There was Tony Polito.
There were the guys in New Jersey.
NICK BUBASH: Mike Malone may have been
tattooing at that time.
And then everybody else was on the outskirts, because it was
illegal in Manhattan.
-Thom was tattooing
underground out of his apartment.
I think he started off tattooing on 8th Street and
then eventually moved to 4th Street.
THOM DEVITA: When I was underground, I worked what was
once a kitchen.
Took out the stove and the refrigerator, and it's no
longer a kitchen.
ANGELO SCOTTO: He just worked off a kitchen table.
Everybody started on their kitchen table.
You're a bootlegger.
THOM DEVITA: I used to have it on one of my cards, "not for
public display in New York City."
-Remember the time you were raided, and you put everything
in trash bags and threw them--
THOM DEVITA: Yeah, that was another time.
-Threw them out the window--
I wasn't raided.
-Or you thought you were going to be raided.

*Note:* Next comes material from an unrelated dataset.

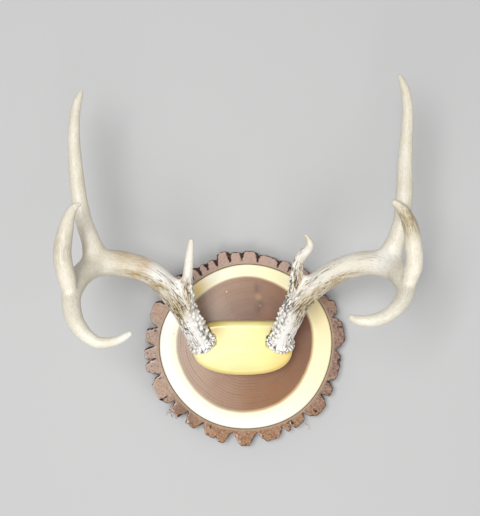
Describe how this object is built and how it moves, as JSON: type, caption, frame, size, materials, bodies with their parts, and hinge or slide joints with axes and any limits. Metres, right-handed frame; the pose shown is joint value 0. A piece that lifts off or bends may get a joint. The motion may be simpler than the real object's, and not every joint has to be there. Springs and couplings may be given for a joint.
{
  "type": "mounted deer antlers",
  "caption": "Whitetail antler rack on a carved block and a bark-edged log-slice wall plaque, lying on its flat back.",
  "frame": {"origin": "middle of the log slice's flat back, on the surface that the plaque lies on", "axes": "+Z leaves the plaque's face, +Y is the top of the plaque as it hangs, +X is to the right of somebody who looks at its face"},
  "size_m": [0.3759, 0.4301, 0.2514],
  "materials": {
    "walnut_slice": "satin",
    "bark": "matte",
    "block_wood": "satin",
    "antler": "satin",
    "steel": "satin"
  },
  "bodies": {
    "root": {"log_slice": "walnut_slice", "mounting_block": "block_wood", "left_beam": "antler", "left_brow_tine": "antler", "left_tall_tine": "antler", "left_front_tine": "antler", "right_beam": "antler", "right_brow_tine": "antler", "right_tall_tine": "antler", "right_front_tine": "antler", "block_screw_1": "steel", "block_screw_2": "steel", "hanger_plate": "steel", "hanger_screw_1": "steel", "hanger_screw_2": "steel"}
  },
  "joints": []
}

THOM DEVITA: I thought they had helicopters above--
-Yeah, they had helicopters.
THOM DEVITA: Above my house.
-Can't remember the story.
THOM DEVITA: I say what, is this for me?
I threw them down in the backyard.
And they went into the garbage can.
So then I go out the front door, and there's police.
Oh, I said, my God.
What is this?
They were after some rapist.

-Thom thought they were raiding the tattoo shop.